From the condemnation of body inscriptions as sins, to their criminalization and subsequent pathologization, we sought to analyze how the lines are drawn between the freedom to self-assert, to transform one's own body, and the subordination to institutions that control the body and regulate life. These lines, although treated by modern science as timeless and fixed, are permeable, fragile and unsustainable. Whether through pathologization, which includes an entire diagnostic and categorical basis and treatment protocols for the self-mutilating individual (Chaney, 2017), or through criminalization, which marginalizes street body modification practices (Souza, 2020) and regulates sedentary and institutionalized practices, we can identify the state's control over the body, society and life.

Therefore, we criticize any deterministic science that purports to be universal (Bakunin, 1975), that assumes to have more power over a body than the individual who lives in it, or the environment that surrounds it. According to Soares (2015), the bond we develop with our bodies depends fundamentally on the environment in which we live, our individuality, our beliefs: "the main link between 'the modified' is the experience of having undergone some process of modification, and often this will be the only one, because the lives of these individuals are not limited to these practices" (Soares, 2015, p. 6).

Criminalizing, inferiorizing or condemning individuals who make inscriptions on their bodies is to reproduce what anarchism rejects, that is, "[...] authoritarian organisms which, by force [...] impose their own will on others" (Malatesta, 2009, p. 4).

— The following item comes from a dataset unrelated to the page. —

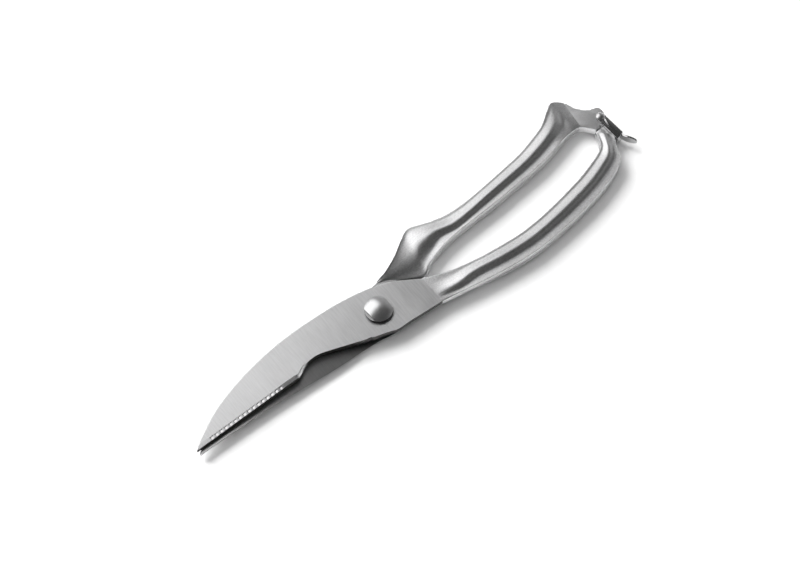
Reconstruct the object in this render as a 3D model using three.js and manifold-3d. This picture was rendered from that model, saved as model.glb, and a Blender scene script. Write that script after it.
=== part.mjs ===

The legitimacy of medical/psychiatric literature is conferred on it by the institutions that protect them; it is these institutions that benefit from churchism and punitivism, annulling any possibility of individual and collective self-determination, because the church, the state and medicine arrogate the right to attribute meaning to the bodies of those they govern. Our argument is contrary to any attempt to control a body, or to reduce its experiences to preconceived narratives about its existence. As Chaney (2017, p. 222) puts it, "no one meaning of self-harm can be considered more 'true' or genuine than any other". Any meaning assigned to body inscriptions must be considered within their environment, within a specific context; it must therefore be presumed to be partial.